╭──

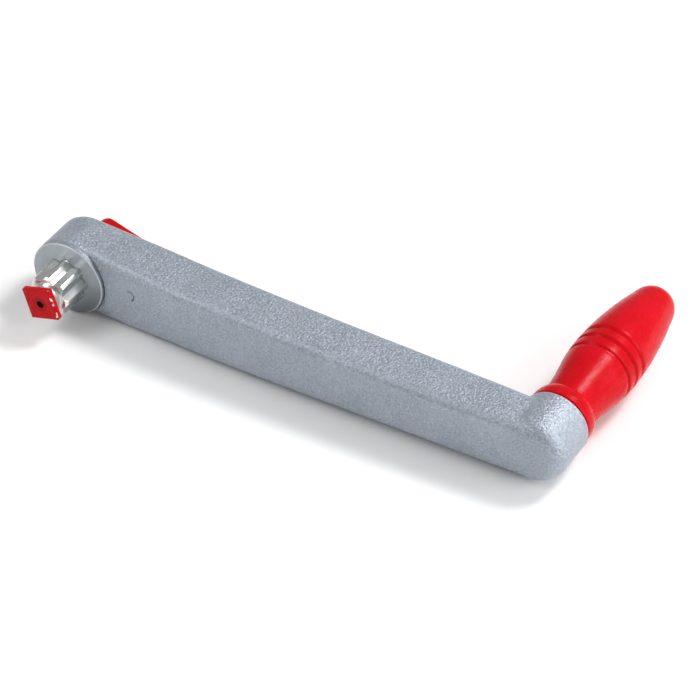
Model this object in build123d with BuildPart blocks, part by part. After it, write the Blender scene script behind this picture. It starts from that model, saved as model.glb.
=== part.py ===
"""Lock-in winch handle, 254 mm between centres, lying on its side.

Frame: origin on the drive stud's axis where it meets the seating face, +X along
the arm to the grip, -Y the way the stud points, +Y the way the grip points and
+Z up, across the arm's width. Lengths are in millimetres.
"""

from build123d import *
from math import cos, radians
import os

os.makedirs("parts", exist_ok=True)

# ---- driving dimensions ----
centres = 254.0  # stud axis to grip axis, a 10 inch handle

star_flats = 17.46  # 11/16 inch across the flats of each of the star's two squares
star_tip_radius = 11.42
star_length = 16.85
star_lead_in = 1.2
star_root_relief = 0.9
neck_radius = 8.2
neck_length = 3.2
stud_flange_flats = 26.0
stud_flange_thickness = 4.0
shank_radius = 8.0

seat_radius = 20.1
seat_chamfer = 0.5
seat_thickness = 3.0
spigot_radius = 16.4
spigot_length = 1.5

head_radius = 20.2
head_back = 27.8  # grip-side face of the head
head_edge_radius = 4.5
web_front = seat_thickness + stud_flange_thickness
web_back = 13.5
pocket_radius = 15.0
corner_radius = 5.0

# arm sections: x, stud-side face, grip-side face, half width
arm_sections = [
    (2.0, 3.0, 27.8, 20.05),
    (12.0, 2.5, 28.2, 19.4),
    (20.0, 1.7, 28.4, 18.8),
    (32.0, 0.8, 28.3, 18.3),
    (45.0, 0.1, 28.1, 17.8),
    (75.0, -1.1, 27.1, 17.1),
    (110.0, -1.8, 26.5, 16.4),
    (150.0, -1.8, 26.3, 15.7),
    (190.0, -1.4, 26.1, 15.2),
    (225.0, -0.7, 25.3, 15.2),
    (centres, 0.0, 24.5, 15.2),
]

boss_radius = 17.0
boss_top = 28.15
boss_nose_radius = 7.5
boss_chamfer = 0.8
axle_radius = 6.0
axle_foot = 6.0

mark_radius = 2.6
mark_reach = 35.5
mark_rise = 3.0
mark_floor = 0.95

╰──

:: Task to complete ::
Write out a verbatim copy of the data, beginning with its first line and ending with the line that contains "on its side.".

:: Expected answer ::
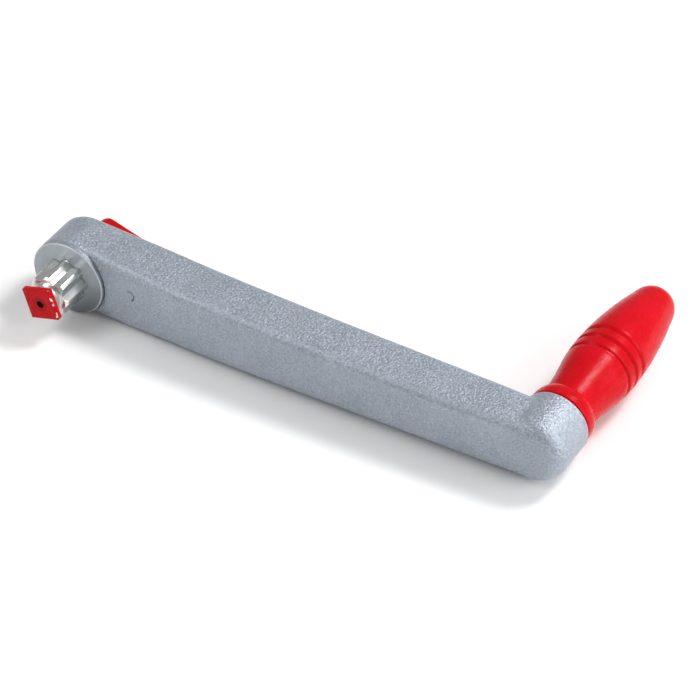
Model this object in build123d with BuildPart blocks, part by part. After it, write the Blender scene script behind this picture. It starts from that model, saved as model.glb.
=== part.py ===
"""Lock-in winch handle, 254 mm between centres, lying on its side.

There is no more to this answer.